§ WRITTEN PROBLEM:
Using the data beneath this instruction, retype only the lines from the one that contains "height = 7.0" down to the one that contains "for corner in", both included, exactly as they appear.

++++++++++

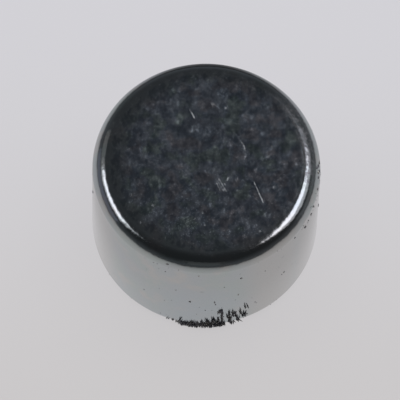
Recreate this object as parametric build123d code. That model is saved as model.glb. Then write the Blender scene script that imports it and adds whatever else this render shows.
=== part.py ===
"""Cylindrical door magnet, plated all over, with rounded edges at both ends."""
from build123d import *
import os

# millimetres; +Z is the magnet's own axis, the origin is the centre of its bottom face
diameter = 10.0
height = 7.0
edge_radius = 0.75


def magnet_profile():
    """Half of the axial section: two flat faces, the side wall, and the rounded corners between them."""
    radius = diameter / 2
    section = Rectangle(radius, height, align=(Align.MIN, Align.MIN))
    rim_corners = section.vertices().group_by(Axis.X)[-1]
    return fillet(rim_corners, edge_radius)


def magnet():
    """The whole magnet is the section turned once around the axis."""
    section_plane = Plane.XZ
    return revolve(section_plane * magnet_profile(), axis=Axis.Z)


os.makedirs("parts", exist_ok=True)
export_step(magnet(), "parts/magnet.step")
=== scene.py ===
import math
from types import SimpleNamespace

import bmesh
import bpy
from mathutils import Matrix, Vector


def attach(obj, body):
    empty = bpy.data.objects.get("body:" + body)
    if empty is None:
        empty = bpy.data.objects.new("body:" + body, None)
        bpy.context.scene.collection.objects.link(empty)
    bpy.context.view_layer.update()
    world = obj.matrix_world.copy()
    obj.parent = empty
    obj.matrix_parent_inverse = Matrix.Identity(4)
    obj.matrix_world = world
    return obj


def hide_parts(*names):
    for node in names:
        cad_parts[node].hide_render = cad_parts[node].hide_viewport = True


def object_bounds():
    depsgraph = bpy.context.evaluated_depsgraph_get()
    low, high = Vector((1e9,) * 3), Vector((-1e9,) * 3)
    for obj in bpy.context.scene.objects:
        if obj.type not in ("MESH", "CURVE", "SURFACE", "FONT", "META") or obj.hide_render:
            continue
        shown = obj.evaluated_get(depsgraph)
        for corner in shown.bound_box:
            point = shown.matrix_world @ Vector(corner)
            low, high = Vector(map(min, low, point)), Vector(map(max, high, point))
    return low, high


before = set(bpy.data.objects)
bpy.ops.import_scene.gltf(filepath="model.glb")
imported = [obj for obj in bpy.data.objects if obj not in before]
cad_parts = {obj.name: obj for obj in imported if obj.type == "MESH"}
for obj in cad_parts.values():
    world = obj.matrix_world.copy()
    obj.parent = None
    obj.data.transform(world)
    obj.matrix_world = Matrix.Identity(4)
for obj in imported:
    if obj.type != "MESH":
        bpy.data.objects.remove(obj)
cadLow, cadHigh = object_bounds()
scene = bpy.context.scene
scene.view_settings.view_transform = "Standard"

mm = 0.001
magnet = {
    "radius": cadHigh.x,
    "height": cadHigh.z,
    "edge": 0.75 * mm,  # the rounding between faces and wall
}
print("frame loaded, magnet radius and height", magnet["radius"], magnet["height"])


class Wire:
    # one node output; arithmetic on it adds Math nodes to its tree

    def __init__(self, graph, socket):
        self.graph = graph
        self.socket = socket

    def __add__(self, other):
        return self.graph.math("ADD", self, other)

    def __radd__(self, other):
        return self.graph.math("ADD", other, self)

    def __sub__(self, other):
        return self.graph.math("SUBTRACT", self, other)

    def __rsub__(self, other):
        return self.graph.math("SUBTRACT", other, self)

    def __mul__(self, other):
        return self.graph.math("MULTIPLY", self, other)

    def __rmul__(self, other):
        return self.graph.math("MULTIPLY", other, self)

    def __truediv__(self, other):
        return self.graph.math("DIVIDE", self, other)

    def __rtruediv__(self, other):
        return self.graph.math("DIVIDE", other, self)


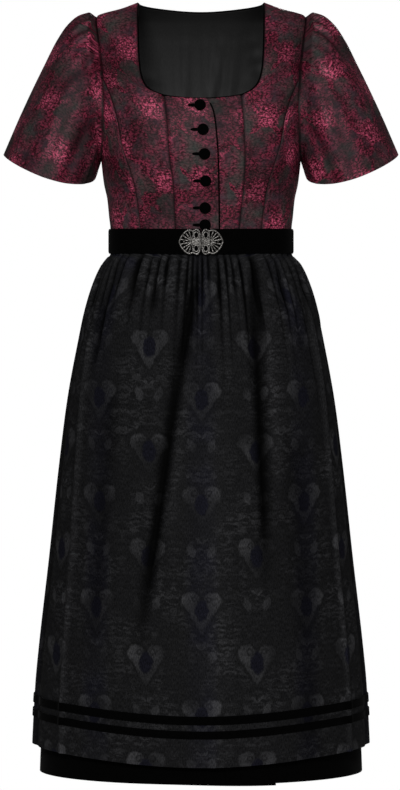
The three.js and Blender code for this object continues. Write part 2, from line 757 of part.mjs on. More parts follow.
const beltBow = (point, down) => {
  const fade = 1 - smoothstep(Math.abs(point.x), 37, 80);
  return point.y < 0 ? BELT_BOW * fade * (1 - 0.5 * down) : 0;
};

function beltPoint(angle, down, moved) {
  const z = BELT_TOP_Z - WAIST_TILT * Math.cos(angle) - down * BELT_HEIGHT;
  const point = ringPoint(BELT_RING, angle, z);
  const normal = outward((a, height) => ringPoint(BELT_RING, a, height), angle, z);
  return point.addScaledVector(normal, BELT_WALL + beltBow(point, down) + moved);
}

function addBelt() {
  const angles = steps(BELT_OPENING, 2 * Math.PI - BELT_OPENING, 60);
  addLayer("belt", [0, 1], () => angles, beltPoint, BELT_WALL, material.velvet, false);
}

// Clasp halves: cast openwork plates, scalloped like a shell, with slots and two loops.
const CLASP_Z = -365.4;
const CLASP_PLATE = 2;
const CLASP_STANDOFF = 0.8;
const CLASP_TURN = degrees(2.4);
const CLASP_TILT = Math.atan2(0.5 * BELT_BOW, BELT_HEIGHT);
const CLASP_OUTLINE_X_Z = [
  [0.6, 0],
  [0.6, 8],
  [1.5, 15],
  [6, 19],
  [10.5, 17.3],
  [12.5, 16.6],
  [17, 18.2],
  [22, 16.4],
  [26.5, 12.4],
  [30.5, 6.6],
  [33, 0],
];
const CLASP_CENTRE_X = 12; // the slots fan out from here
const CLASP_SLOT_START = 6;
const CLASP_SLOT_HALF_WIDTH = 1.3;
const CLASP_LOOP_X_Z_RADIUS = [6, 11.5, 2.5];
const CLASP_SLOT_ANGLES = [-66, -44, -22, 22, 44, 66];

function claspShape() {
  const rim = new THREE.SplineCurve(CLASP_OUTLINE_X_Z.map((row) => new THREE.Vector2(...row)));
  const upper = rim.getPoints(18);
  const lower = upper.slice(1, -1).reverse().map(({ x, y }) => new THREE.Vector2(x, -y));
  const shape = new THREE.Shape([...upper, ...lower]);
  const [loopX, loopZ, loopRadius] = CLASP_LOOP_X_Z_RADIUS;
  for (const side of [-1, 1]) {
    const loop = new THREE.Path();
    loop.absarc(loopX, side * loopZ, loopRadius, 0, 2 * Math.PI, false);
    shape.holes.push(new THREE.Path(loop.getPoints(3).slice(0, -1)));
  }
  const widest = CLASP_SLOT_ANGLES.at(-1);
  for (const slotAngle of CLASP_SLOT_ANGLES) {
    const along = new THREE.Vector2(1, 0).rotateAround(new THREE.Vector2(), degrees(slotAngle));
    const across = new THREE.Vector2(-along.y, along.x);
    const end = lerp(16, 13.5, Math.abs(slotAngle) / widest);
    const shoulder = end - 3;
    const half = CLASP_SLOT_HALF_WIDTH;
    const slot = [[CLASP_SLOT_START, 0], [shoulder, -half], [end, 0], [shoulder, half]].map(([r, w]) => {
      return new THREE.Vector2(CLASP_CENTRE_X, 0).addScaledVector(along, r).addScaledVector(across, w);
    });
    shape.holes.push(new THREE.Path(slot));
  }
  return shape;
}

function addClaspHalf(name, side) {
  const geometry = new THREE.ExtrudeGeometry(claspShape(), { depth: CLASP_PLATE, bevelEnabled: false });
  geometry.rotateX(degrees(90));
  if (side < 0) geometry.rotateZ(Math.PI);
  const mesh = new THREE.Mesh(geometry, material.silver);
  mesh.name = name;
  const turned = new THREE.Group();
  const beltFace = beltPoint(BELT_OPENING, 0.5, 0).y;
  turned.position.set(0, beltFace - CLASP_STANDOFF, CLASP_Z);
  turned.rotation.set(CLASP_TILT, 0, side * CLASP_TURN);
  if (side < 0) mesh.position.y = -CLASP_PLATE;
  turned.add(mesh);
  group.add(turned);
}

// Buttons: velvet-covered domes down the placket.
const BUTTON_RADIUS = 8.5;
const BUTTON_HEIGHT = 4.6;
const BUTTON_RIM = 1.1; // the dome stands off the cloth on a short shank
const BUTTON_SHANK = 2.6;
const BUTTON_LAY = 0.5;
const BUTTONS_X_Z = [
  [-1.5, -166],
  [2.9, -201.8],
  [5.1, -237],
  [6.6, -275.8],
  [5.9, -315.3],
  [5.9, -340.5],
];

function addButton(name, x, z) {
  const dome = steps(0, degrees(72), 3).map((turn) => {
    const height = BUTTON_RIM + (BUTTON_HEIGHT - BUTTON_RIM) * Math.sin(turn);
    return new THREE.Vector2(BUTTON_RADIUS * Math.cos(turn), height);
  });
  const shank = [[0, 0], [BUTTON_SHANK, 0], [BUTTON_SHANK, BUTTON_RIM]].map((row) => {
    return new THREE.Vector2(...row);
  });
  const profile = [...shank, ...dome, new THREE.Vector2(0, BUTTON_HEIGHT)];
  const mesh = new THREE.Mesh(new THREE.LatheGeometry(profile, 14), material.velvet);
  const angle = frontAngle(x, z);
  const normal = outward(torso, angle, z);
  mesh.name = name;
  mesh.position.copy(torso(angle, z)).addScaledVector(normal, PLACKET_LIFT + BUTTON_LAY);
  mesh.quaternion.setFromUnitVectors(new THREE.Vector3(0, 1, 0), normal);
  group.add(mesh);
}

const princess = { right: frontSeam(PRINCESS_X_Z.right), left: frontSeam(PRINCESS_X_Z.left) };
addCentreFronts(princess);
addSideFront("side_front_right", -1, princess.right, PRINCESS_TOP_X.right);
addSideFront("side_front_left", 1, princess.left, PRINCESS_TOP_X.left);
addSidePanel("side_panel_right", -1);
addSidePanel("side_panel_left", 1);
addBack();
addPipings();
addSleeve("sleeve_right", -1);
addSleeve("sleeve_left", 1);
addLayer("skirt", SKIRT_LEVELS, skirtAngles, skirtPoint, SKIRT_CLOTH, material.skirtCloth, true);
addHemBand();
addLayer("apron", APRON_LEVELS, apronAngles, apronPoint, JACQUARD, material.jacquard, false);
addRibbon("ribbon_upper", RIBBONS.upper);
addRibbon("ribbon_lower", RIBBONS.lower);
addBelt();
addClaspHalf("clasp_right", -1);
addClaspHalf("clasp_left", 1);
BUTTONS_X_Z.forEach(([x, z], i) => addButton(`button_${i + 1}`, x, z));

export default group;
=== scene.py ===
"""A dirndl worn by nobody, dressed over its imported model. Sizes are in millimetres, as a cutter
writes them, and meshes go in as metres. +X is the wearer's left, -Y the front, +Z up, and angles
run round the body from 0 at centre front towards +X."""
from functools import partial

import bmesh
import bpy
import numpy as np
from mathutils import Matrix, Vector


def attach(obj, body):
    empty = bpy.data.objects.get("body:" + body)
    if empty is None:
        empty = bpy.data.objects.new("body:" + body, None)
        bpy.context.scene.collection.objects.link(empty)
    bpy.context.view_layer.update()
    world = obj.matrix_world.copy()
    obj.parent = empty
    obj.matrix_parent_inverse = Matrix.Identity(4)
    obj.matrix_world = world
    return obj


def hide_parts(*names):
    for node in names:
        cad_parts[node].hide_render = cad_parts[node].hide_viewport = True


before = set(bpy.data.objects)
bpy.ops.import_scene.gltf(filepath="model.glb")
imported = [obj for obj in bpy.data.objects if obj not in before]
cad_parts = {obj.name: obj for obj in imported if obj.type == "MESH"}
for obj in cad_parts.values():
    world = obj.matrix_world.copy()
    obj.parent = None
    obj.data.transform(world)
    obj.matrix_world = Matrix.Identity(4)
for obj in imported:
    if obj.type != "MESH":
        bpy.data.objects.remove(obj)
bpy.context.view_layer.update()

# ---- Camera, light and floor ---------------------------------------------------------------
# A white studio: soft boxes high in front and at the sides, a white surround, and a round pale
# floor a little below the hem. The camera stands level with the middle of the skirt, far off.
CAMERA_PLACE = (-0.0015, -4.5, -0.590)
FRAME_HEIGHT = 1.185  # metres across the frame at the distance of the garment
FLOOR_Z = -1.35
FLOOR_RADIUS, FLOOR_SIDES = 1.1, 96
SURROUND_LIGHT = 0.12  # what the surround adds to the cloth, against 1 where it is seen


def srgb(text):
    """A hex colour as linear light: v/12.92 below 0.04045, else ((v + 0.055)/1.055)^2.4."""
    value = np.array([int(text[i:i + 2], 16) for i in (1, 3, 5)]) / 255
    linear = np.where(value < 0.04045, value / 12.92, ((value + 0.055) / 1.055) ** 2.4)
    return (*linear.tolist(), 1.0)


def add(tree, kind, *inputs, out=0, numbered=None, **named):
    """Adds a node to the tree. Its kind may name its operation after a space. Its sockets come in
    order, by number or by name, each a number, a vector, a hex colour or another node's output;
    a name that is no socket's is a property's. Gives the output called out."""
    kind, _, operation = kind.partition(" ")
    node = tree.nodes.new("ShaderNode" + kind)
    if operation:
        node.operation = operation
    sockets = {**dict(enumerate(inputs)), **(numbered or {})}
    for name, value in named.items():
        if name in node.inputs:
            sockets[name] = value
        else:
            setattr(node, name, value)
    for key, value in sockets.items():
        if isinstance(value, bpy.types.NodeSocket):
            tree.links.new(value, node.inputs[key])
        else:
            is_colour = isinstance(value, str)
            node.inputs[key].default_value = srgb(value) if is_colour else value
    return node.outputs[out]


def soft_box(name, place, aim, size, power):
    """A rectangular area lamp at a place, turned towards its aim."""
    light = bpy.data.lights.new(name, "AREA")
    light.shape = "RECTANGLE"
    light.size, light.size_y = size
    light.energy = power
    lamp = bpy.data.objects.new(name, light)
    lamp.location = place
    lamp.rotation_euler = (Vector(aim) - Vector(place)).to_track_quat("-Z", "Y").to_euler()
    bpy.context.scene.collection.objects.link(lamp)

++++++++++

§ COMPLETE OUTPUT:
height = 7.0
edge_radius = 0.75


def magnet_profile():
    """Half of the axial section: two flat faces, the side wall, and the rounded corners between them."""
    radius = diameter / 2
    section = Rectangle(radius, height, align=(Align.MIN, Align.MIN))
    rim_corners = section.vertices().group_by(Axis.X)[-1]
    return fillet(rim_corners, edge_radius)


def magnet():
    """The whole magnet is the section turned once around the axis."""
    section_plane = Plane.XZ
    return revolve(section_plane * magnet_profile(), axis=Axis.Z)


os.makedirs("parts", exist_ok=True)
export_step(magnet(), "parts/magnet.step")
=== scene.py ===
import math
from types import SimpleNamespace

import bmesh
import bpy
from mathutils import Matrix, Vector


def attach(obj, body):
    empty = bpy.data.objects.get("body:" + body)
    if empty is None:
        empty = bpy.data.objects.new("body:" + body, None)
        bpy.context.scene.collection.objects.link(empty)
    bpy.context.view_layer.update()
    world = obj.matrix_world.copy()
    obj.parent = empty
    obj.matrix_parent_inverse = Matrix.Identity(4)
    obj.matrix_world = world
    return obj


def hide_parts(*names):
    for node in names:
        cad_parts[node].hide_render = cad_parts[node].hide_viewport = True


def object_bounds():
    depsgraph = bpy.context.evaluated_depsgraph_get()
    low, high = Vector((1e9,) * 3), Vector((-1e9,) * 3)
    for obj in bpy.context.scene.objects:
        if obj.type not in ("MESH", "CURVE", "SURFACE", "FONT", "META") or obj.hide_render:
            continue
        shown = obj.evaluated_get(depsgraph)
        for corner in shown.bound_box:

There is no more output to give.